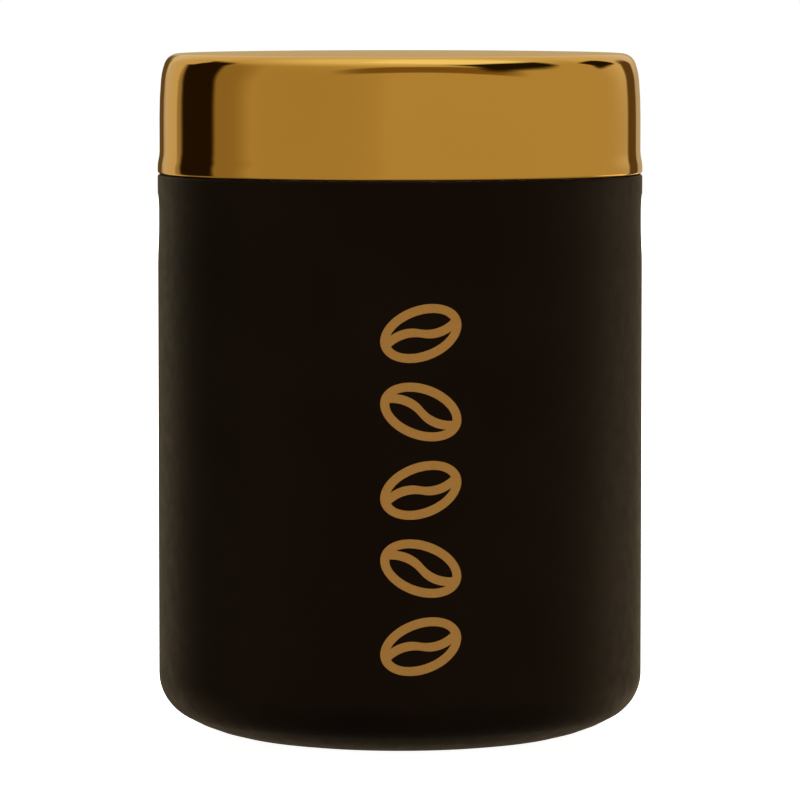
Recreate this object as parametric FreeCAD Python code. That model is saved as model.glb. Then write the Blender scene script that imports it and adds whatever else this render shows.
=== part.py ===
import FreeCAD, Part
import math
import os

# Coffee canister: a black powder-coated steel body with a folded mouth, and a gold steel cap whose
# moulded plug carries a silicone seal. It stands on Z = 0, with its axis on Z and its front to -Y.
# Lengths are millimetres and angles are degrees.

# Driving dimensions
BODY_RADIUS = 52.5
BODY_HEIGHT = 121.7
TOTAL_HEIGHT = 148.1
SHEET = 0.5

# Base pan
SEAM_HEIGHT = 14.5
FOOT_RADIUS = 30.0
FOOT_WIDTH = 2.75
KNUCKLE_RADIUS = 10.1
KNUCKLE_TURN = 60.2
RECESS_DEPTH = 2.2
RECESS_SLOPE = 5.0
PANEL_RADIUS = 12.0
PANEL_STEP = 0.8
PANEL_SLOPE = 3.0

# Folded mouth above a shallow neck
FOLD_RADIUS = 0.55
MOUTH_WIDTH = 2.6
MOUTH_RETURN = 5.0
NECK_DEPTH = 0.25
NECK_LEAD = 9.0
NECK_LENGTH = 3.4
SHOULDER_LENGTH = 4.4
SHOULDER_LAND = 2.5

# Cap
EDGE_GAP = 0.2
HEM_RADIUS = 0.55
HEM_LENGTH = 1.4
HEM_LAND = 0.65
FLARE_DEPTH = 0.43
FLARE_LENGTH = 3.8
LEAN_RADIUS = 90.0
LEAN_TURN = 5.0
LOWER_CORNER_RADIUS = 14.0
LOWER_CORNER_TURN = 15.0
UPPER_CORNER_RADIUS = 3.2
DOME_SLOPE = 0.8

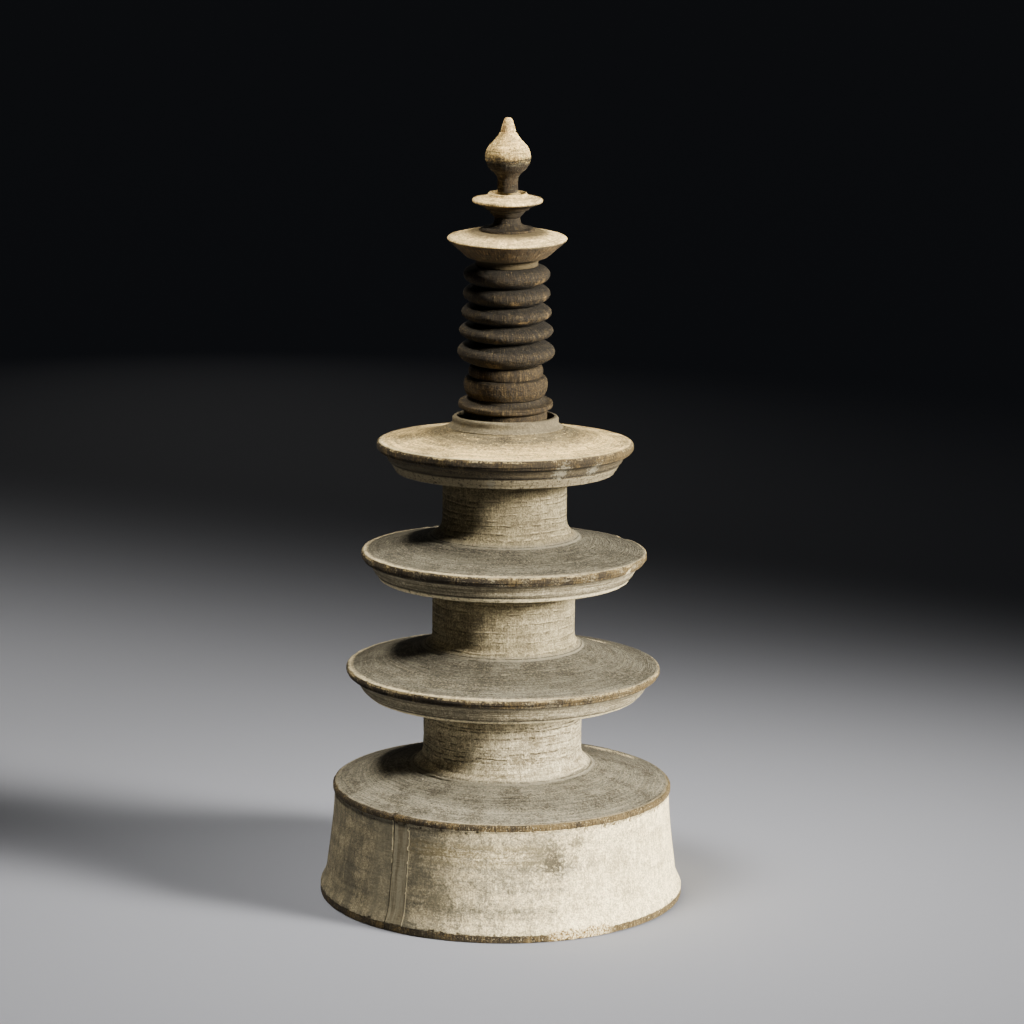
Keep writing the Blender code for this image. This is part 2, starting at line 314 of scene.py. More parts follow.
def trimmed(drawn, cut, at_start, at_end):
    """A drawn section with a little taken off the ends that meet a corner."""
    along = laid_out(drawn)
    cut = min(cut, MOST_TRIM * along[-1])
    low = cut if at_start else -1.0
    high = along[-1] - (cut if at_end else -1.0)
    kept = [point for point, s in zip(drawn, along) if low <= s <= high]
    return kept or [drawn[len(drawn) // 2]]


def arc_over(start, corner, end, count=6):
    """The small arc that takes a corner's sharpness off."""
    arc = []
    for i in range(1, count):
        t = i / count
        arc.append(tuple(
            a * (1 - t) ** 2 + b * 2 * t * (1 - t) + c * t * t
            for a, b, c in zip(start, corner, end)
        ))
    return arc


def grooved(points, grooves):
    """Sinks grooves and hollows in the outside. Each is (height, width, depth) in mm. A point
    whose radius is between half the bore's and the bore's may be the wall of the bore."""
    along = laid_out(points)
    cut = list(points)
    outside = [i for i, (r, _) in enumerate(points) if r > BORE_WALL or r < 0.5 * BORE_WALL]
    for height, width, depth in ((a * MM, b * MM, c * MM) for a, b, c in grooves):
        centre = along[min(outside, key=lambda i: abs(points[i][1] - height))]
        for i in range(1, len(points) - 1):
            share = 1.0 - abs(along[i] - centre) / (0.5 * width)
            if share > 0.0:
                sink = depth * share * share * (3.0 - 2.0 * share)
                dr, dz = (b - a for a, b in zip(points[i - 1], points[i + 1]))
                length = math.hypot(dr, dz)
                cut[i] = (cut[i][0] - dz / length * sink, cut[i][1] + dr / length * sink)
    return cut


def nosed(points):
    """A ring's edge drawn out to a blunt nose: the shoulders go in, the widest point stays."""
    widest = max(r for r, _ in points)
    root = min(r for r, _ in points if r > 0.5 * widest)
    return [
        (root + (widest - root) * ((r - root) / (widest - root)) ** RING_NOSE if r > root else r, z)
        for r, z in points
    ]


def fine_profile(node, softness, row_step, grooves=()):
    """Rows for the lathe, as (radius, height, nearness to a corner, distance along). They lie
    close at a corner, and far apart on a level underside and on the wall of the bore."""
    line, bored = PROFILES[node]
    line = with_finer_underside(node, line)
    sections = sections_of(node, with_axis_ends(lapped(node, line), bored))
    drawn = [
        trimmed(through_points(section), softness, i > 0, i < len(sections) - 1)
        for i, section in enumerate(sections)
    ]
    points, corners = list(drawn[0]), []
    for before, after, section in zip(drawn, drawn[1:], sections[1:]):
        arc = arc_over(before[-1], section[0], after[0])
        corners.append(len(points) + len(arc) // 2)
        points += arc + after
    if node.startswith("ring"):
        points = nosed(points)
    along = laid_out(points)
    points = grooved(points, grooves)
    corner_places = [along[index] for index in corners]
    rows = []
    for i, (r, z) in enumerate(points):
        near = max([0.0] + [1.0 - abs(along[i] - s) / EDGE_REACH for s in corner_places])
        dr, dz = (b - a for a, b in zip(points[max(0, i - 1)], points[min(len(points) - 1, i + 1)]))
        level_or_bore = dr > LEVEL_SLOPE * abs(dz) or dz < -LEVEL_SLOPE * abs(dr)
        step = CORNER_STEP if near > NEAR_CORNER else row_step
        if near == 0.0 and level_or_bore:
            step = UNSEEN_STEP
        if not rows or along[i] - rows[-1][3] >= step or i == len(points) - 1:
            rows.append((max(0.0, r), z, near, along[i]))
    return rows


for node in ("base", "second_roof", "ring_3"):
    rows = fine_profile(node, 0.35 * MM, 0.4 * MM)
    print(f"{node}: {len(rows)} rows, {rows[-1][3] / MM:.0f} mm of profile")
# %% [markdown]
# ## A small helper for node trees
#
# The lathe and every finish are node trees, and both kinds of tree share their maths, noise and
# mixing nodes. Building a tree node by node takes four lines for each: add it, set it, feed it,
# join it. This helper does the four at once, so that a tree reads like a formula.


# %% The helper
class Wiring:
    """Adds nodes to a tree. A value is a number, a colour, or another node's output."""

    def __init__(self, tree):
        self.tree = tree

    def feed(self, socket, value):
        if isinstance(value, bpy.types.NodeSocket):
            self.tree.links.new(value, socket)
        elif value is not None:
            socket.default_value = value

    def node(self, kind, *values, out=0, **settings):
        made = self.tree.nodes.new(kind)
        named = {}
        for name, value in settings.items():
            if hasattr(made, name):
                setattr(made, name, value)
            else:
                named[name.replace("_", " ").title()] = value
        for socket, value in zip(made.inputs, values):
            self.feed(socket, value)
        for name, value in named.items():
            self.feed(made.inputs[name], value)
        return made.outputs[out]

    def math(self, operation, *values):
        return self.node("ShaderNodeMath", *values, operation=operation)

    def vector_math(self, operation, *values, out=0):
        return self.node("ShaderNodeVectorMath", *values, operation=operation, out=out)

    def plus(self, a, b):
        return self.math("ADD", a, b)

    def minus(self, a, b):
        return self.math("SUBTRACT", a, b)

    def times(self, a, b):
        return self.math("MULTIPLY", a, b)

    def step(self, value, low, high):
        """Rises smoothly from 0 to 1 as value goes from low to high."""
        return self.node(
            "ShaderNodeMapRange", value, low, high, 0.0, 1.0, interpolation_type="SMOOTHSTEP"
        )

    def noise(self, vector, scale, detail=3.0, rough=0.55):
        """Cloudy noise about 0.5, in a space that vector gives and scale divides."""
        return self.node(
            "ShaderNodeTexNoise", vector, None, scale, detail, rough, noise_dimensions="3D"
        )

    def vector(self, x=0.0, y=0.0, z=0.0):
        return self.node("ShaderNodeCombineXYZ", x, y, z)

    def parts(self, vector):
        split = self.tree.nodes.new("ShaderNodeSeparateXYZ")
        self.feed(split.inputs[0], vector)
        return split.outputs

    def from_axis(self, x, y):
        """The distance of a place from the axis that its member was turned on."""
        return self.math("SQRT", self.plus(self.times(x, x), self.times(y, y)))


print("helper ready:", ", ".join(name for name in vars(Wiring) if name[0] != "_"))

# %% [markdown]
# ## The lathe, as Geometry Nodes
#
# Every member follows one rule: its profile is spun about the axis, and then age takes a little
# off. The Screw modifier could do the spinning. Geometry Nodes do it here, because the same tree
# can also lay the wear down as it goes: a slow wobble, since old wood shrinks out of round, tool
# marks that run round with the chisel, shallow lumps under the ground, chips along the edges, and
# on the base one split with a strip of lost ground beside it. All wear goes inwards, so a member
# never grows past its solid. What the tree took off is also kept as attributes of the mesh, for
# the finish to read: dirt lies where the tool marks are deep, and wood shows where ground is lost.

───

Task objective ::
Begin with the first line of the records and reproduce each line as is, ending with the line that holds "SHEET = 0.5".

Finished answer ::
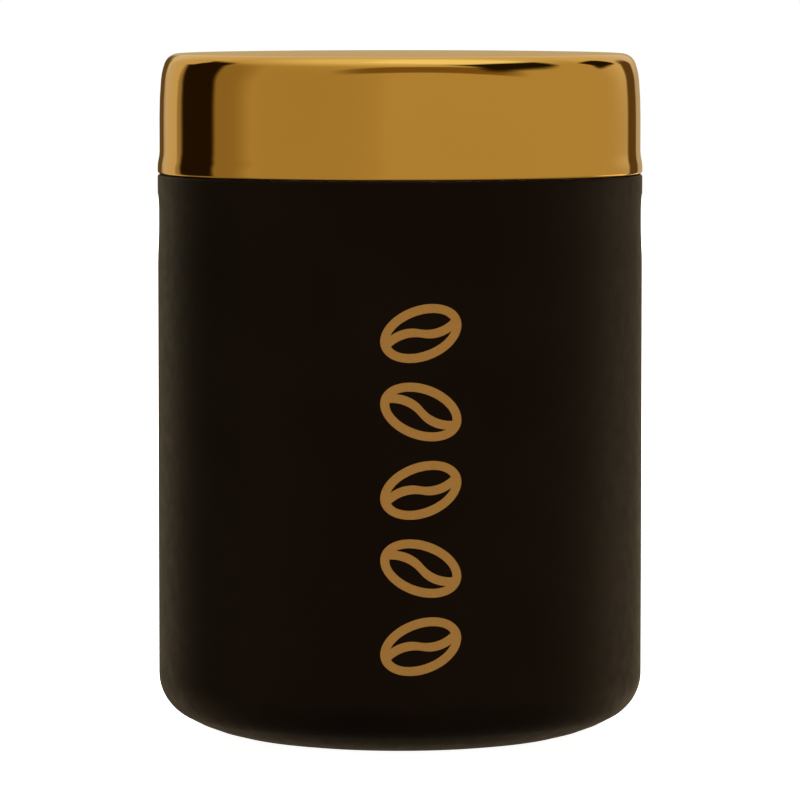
Recreate this object as parametric FreeCAD Python code. That model is saved as model.glb. Then write the Blender scene script that imports it and adds whatever else this render shows.
=== part.py ===
import FreeCAD, Part
import math
import os

# Coffee canister: a black powder-coated steel body with a folded mouth, and a gold steel cap whose
# moulded plug carries a silicone seal. It stands on Z = 0, with its axis on Z and its front to -Y.
# Lengths are millimetres and angles are degrees.

# Driving dimensions
BODY_RADIUS = 52.5
BODY_HEIGHT = 121.7
TOTAL_HEIGHT = 148.1
SHEET = 0.5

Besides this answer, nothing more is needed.